August 25, 2003 — In an effort to help students correct their writing and become independently better writers, this fall the University of Utah will introduce a new resource: the Writing Center, which will offer free 20-minute, one-on-one tutoring sessions for U undergraduate students. Staffed by trained undergraduate and graduate students, the center will be open from 9 a.m. until 1 p.m. and from 5 p.m. to 9 p.m., Monday through Friday; and from noon until 4 p.m. on Saturdays. Students can schedule appointments in advance or receive on-the-spot assistance as walk-ins. The Marriott Library has donated space for the center, which will be located near the east entrance, in what was formerly the third-floor circulation area of the building.

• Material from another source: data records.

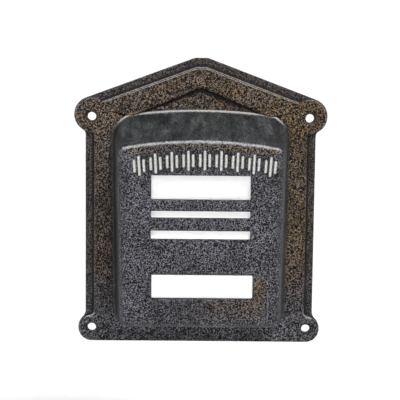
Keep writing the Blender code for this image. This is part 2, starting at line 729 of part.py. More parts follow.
def make_board():
    back = BOARD_Y + BOARD_T
    holes = [circle(place, 1.4 * MM, 12) for place in BOARD_POSTS]
    outline = rectangle(-BOARD_HALF, BOARD_HALF, *BOARD_Z)
    flat("circuit_board", [outline, *holes], BOARD_Y, back, "green_laminate")
    head = back + GAP
    screw_set("board_screw", BOARD_POSTS, 2.4 * MM, head, head + 1.6 * MM, 0.9 * MM, -26.5 * MM)


def make_switch():
    x, z = BUTTON
    front = STEM_END_Y + BUTTON_TRAVEL + GAP
    box = (x - 5 * MM, x + 5 * MM, z - 5 * MM, z + 5 * MM, front, BOARD_Y - GAP)
    body = blocks("switch_body", [box], "black_plastic")
    bore = rods("switch_bore", [BUTTON], 2.3 * MM, -28 * MM, -22.6 * MM, collection=CUTTERS, segments=16)
    boolean(body, "DIFFERENCE", bore)
    rods("switch_plunger", [BUTTON], 2.0 * MM, STEM_END_Y + GAP, -24.4 * MM, "white_plastic", segments=16)


def make_board_parts():
    front, back = BOARD_Y - GAP, BOARD_Y + BOARD_T + GAP
    for number, side in enumerate((-1, 0, 1), 1):
        place = (side * 22 * MM, 105.5 * MM)
        rods(f"backlight_led_{number}", [place], 1.5 * MM, front - 2.6 * MM, front, "opal_acrylic", segments=12)

    capacitors = [(-30 * MM, 106 * MM), (-20 * MM, 106 * MM), (18 * MM, 100 * MM)]
    for number, place in enumerate(capacitors, 1):
        rods(f"capacitor_{number}", [place], 3.2 * MM, back, back + 7.2 * MM, "black_plastic", segments=20)

    chip_x, chip_z, half_l, half_w = -20 * MM, 82 * MM, 4.8 * MM, 3.2 * MM
    box = (chip_x - half_l, chip_x + half_l, chip_z - half_w, chip_z + half_w, back + 0.4 * MM, back + 3.6 * MM)
    chip = blocks("amplifier_chip", [box], "black_plastic")
    legs = []
    for pin in range(4):
        x = chip_x + (pin - 1.5) * 2.5 * MM
        for side in (-1, 1):
            z = chip_z + side * half_w
            legs.append((x - 0.25 * MM, x + 0.25 * MM, z - 0.9 * MM, z + 0.9 * MM, back, back + 1.6 * MM))
    boolean(chip, "UNION", blocks("chip_legs", legs, collection=CUTTERS))

    x, z = TRIMMER
    box = (x - 4.5 * MM, x + 4.5 * MM, z - 4.5 * MM, z + 4.5 * MM, back, back + 4.6 * MM)
    trimmer = blocks("volume_trimmer", [box], "blue_plastic")
    seat_y = back + 3.0 * MM
    seat = rods("rotor_seat", [TRIMMER], 2.9 * MM, seat_y, back + 6 * MM, collection=CUTTERS, segments=24)
    boolean(trimmer, "DIFFERENCE", seat)
    rotor = rods("volume_rotor", [(0, 0)], 2.6 * MM, seat_y + GAP, back + 5.2 * MM, "white_plastic", segments=24)
    slot = blocks(
        "rotor_slot",
        [(-2.0 * MM, 2.0 * MM, -0.4 * MM, 0.4 * MM, back + 4.2 * MM, back + 6 * MM)],
        collection=CUTTERS,
    )
    rotor.location = slot.location = (x, 0, z)
    boolean(rotor, "DIFFERENCE", slot)


def make_terminals():
    x, z = TERMINALS
    front = BOARD_Y + BOARD_T + GAP
    back = front + 8.6 * MM
    block = blocks(
        "terminal_block", [(x - 10.6 * MM, x + 10.6 * MM, z - 5 * MM, z + 5 * MM, front, back)], "green_plastic"
    )
    places = [(x + (i - 1.5) * TERMINAL_PITCH, z + MM) for i in range(4)]
    wells = rods("terminal_wells", places, 2.1 * MM, back - 3.2 * MM, back + MM, collection=CUTTERS, segments=16)
    boolean(block, "DIFFERENCE", wells)
    mouths = [
        (px - 1.6 * MM, px + 1.6 * MM, z - 6 * MM, z - 1.5 * MM, front + 1.4 * MM, front + 4.4 * MM)
        for px, _ in places
    ]
    boolean(block, "DIFFERENCE", blocks("wire_mouths", mouths, collection=CUTTERS))
    for number, (px, pz) in enumerate(places, 1):
        head = rods(
            f"terminal_screw_{number}",
            [(px, pz)],
            1.8 * MM,
            back - 2.9 * MM,
            back - 1.0 * MM,
            "zinc_steel",
            segments=16,
        )
        slot = (px - 1.4 * MM, px + 1.4 * MM, pz - 0.3 * MM, pz + 0.3 * MM, back - 1.7 * MM, back)
        boolean(head, "DIFFERENCE", blocks(f"terminal_slot_{number}", [slot], collection=CUTTERS))


make_casting()
make_gasket()
make_card_window()
make_cloth()
make_call_button()
make_button_springs()
make_module_frame()
make_module_screws()
make_back_cover()
make_speaker()
make_microphone()
make_board()
make_switch()
make_board_parts()
make_terminals()
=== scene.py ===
"""Door intercom panel: a hammered cast front with an audio door station inside its hood.

Millimetres are written as numbers times MM. X is to the right, the visitor stands at -Y, Z is up.
"""

import json

import bmesh
import bpy
import numpy as np
from mathutils import Matrix, Vector


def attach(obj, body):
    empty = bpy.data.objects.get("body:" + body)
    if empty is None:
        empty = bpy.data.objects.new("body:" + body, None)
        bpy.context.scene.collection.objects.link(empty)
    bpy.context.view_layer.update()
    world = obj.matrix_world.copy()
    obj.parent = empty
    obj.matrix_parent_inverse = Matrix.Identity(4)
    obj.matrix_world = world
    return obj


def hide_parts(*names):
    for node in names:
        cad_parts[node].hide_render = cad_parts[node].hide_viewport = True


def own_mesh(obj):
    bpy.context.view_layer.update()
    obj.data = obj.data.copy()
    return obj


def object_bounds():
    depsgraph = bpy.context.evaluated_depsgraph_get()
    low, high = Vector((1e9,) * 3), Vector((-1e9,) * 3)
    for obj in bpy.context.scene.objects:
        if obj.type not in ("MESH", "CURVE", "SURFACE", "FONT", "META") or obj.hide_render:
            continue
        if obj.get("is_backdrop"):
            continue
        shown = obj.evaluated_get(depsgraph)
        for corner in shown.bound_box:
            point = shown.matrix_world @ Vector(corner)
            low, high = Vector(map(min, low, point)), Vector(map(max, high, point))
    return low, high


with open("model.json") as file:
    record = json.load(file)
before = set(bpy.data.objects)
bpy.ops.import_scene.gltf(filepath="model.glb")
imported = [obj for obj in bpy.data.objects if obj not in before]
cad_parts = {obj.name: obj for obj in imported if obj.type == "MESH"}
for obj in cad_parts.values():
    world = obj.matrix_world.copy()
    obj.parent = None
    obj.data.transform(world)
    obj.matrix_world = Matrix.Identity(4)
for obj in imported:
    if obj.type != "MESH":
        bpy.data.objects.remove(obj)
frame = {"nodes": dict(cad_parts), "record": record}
cad_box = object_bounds()


# ---------------- casting: the outlines it is drawn from
# The front is one sand casting, so its plate, band and hood share one skin. Each outline below is given as
# matching sections from the top middle round to the bottom middle, so that a line drawn between two outlines
# joins roof to arch, ear to shoulder and side to side.

MM = 0.001
FACE_Y, BAND_Y = -46.8, -8.8
EAR_X, UPPER_EAR_Z, UPPER_EAR_R, LOWER_EAR_R = 75.6, 150.5, 12.34, 9.58
SECTION_COUNTS = (64, 40, 60, 36, 40)


def arc_points(centre, radius, start, end, count):
    """Evenly turned points on a circle from one angle to another, the last one left out."""
    a = np.radians(start + (end - start) * np.arange(count) / count)
    return np.stack([centre[0] + radius * np.cos(a), centre[1] + radius * np.sin(a)], 1)


def line_points(start, end, count):
    """Evenly spaced points on a straight line, the last one left out."""
    t = np.arange(count)[:, None] / count
    return np.array(start) * (1 - t) + np.array(end) * t


def spread(points, count):
    """The same open line with its points moved to equal steps along its length, the last one left out."""
    steps = np.r_[0, np.cumsum(np.hypot(*np.diff(points, axis=0).T))]
    at = np.arange(count) / count * steps[-1]
    return np.stack([np.interp(at, steps, points[:, 0]), np.interp(at, steps, points[:, 1])], 1)


def closed_outline(half):
    """A right half that runs from the top middle to the bottom middle, closed by its mirror image."""
    return np.concatenate([half, half[1:-1][::-1] * (-1, 1)])


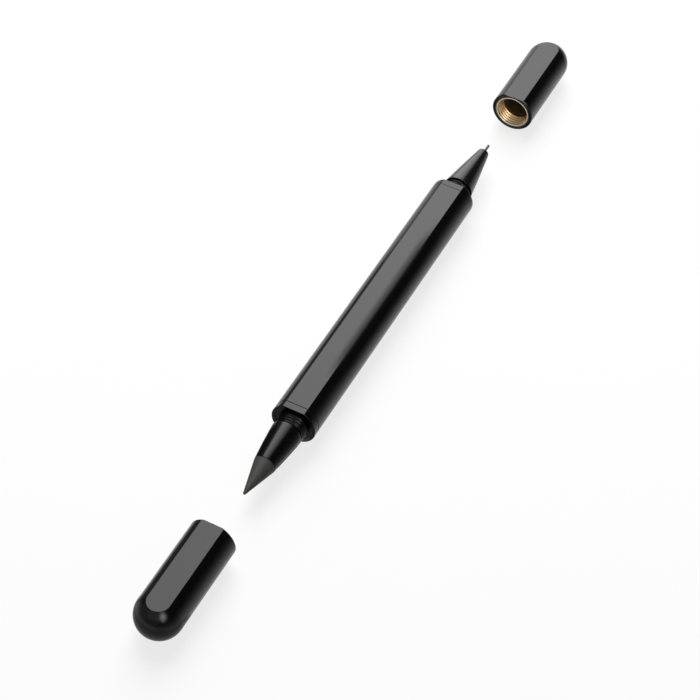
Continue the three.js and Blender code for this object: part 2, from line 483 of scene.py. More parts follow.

Because the U requires all undergraduate students to fulfill two writing requirements, about 3,500 students cycle through its writing classes each year. “However, the Writing Center’s target audience is students from all disciplines who are not enrolled in writing courses but who need help with challenging writing assignments,” explains Writing Center Coordinator Raul Sanchez, an assistant professor of English and faculty member in the U’s Writing Program. He says students who use the center, whether ill- or well-prepared writers, most likely will not be experienced in the kind of writing expected in college; writing which includes “composing a coherent argument and incorporating research and outside information into it.”


Maureen Mathison, associate dean of humanities and associate professor of communication, notes that, although all students declare a major, writing is the “ghost major because to do well in their careers students will have to write-whether they are nurses writing reports, social workers writing case studies or mathematicians writing and creating arguments.


“Writing is one of the most important skills a person can have in today’s world. Students often equate writing with English or creative writing,” Mathison says. “But writing in the fuller sense-constructing arguments that are issue-based, well researched and tell all sides of a story-is not taught in high school. And just because a student has a Ph.D. in writing doesn’t mean she can write a good editorial for the newspaper, present something to the Utah State Legislature or write like an engineer. To think and communicate well is an ongoing process.”


Robert Newman, dean of the College of Humanities, says, “The lack of a writing center has been a huge gap in an effective university education. We are delighted that the students and the University administration are banding together to fill the gap.”


The University’s College of Humanities’ Writing Program will administer the new Writing Center. Start-up funds came from the U’s College of Humanities, Academic Affairs and the Associated Students of the University of Utah (ASUU), which contributed $16,000 of unused funds from the 2002-2003 year to be used to furnish tutoring stations for the project. Additional funding is being pursued through ASUU for technology that will better facilitate serving the students.


The Writing Center is not just a grammatical resource. “That’s the very old model-1960s and earlier,” Mathison explains. “While students should come with a knowledge of grammar, not all will. And, although the center plans to help students with grammar, syntax and mechanics, these devices will not always be the issues. Language is not just words and rules, but an opening to a whole conceptual world where style and usage has an impact on the reader.”


Sanchez, who directed University of Southern Florida’s writing center for two years, notes that organizers of the U’s center have studied and will incorporate the best and most effective components of other universities’ writing centers. “For the first few years, we will be educating people as to what we do. Oftentimes students need to be trained how to use a writing center because they think of it as a place to get their papers fixed; whereas our purpose is to help them become better writers.”


The Marriott Library has donated space for the center. “The library is dedicated to supporting students in all their academic endeavors and in ways beyond traditional library services,” comments library director Sarah Michalak. “We are glad that we have the space available to support the Writing Center, which will clearly be a much needed resource for students.”


Sanchez says the Writing Center is for part- or full-time students from all class levels and from upper and lower campus. “And it’s free. Students need to remember that at the Writing Center they will not be given grades. We are there to help them.”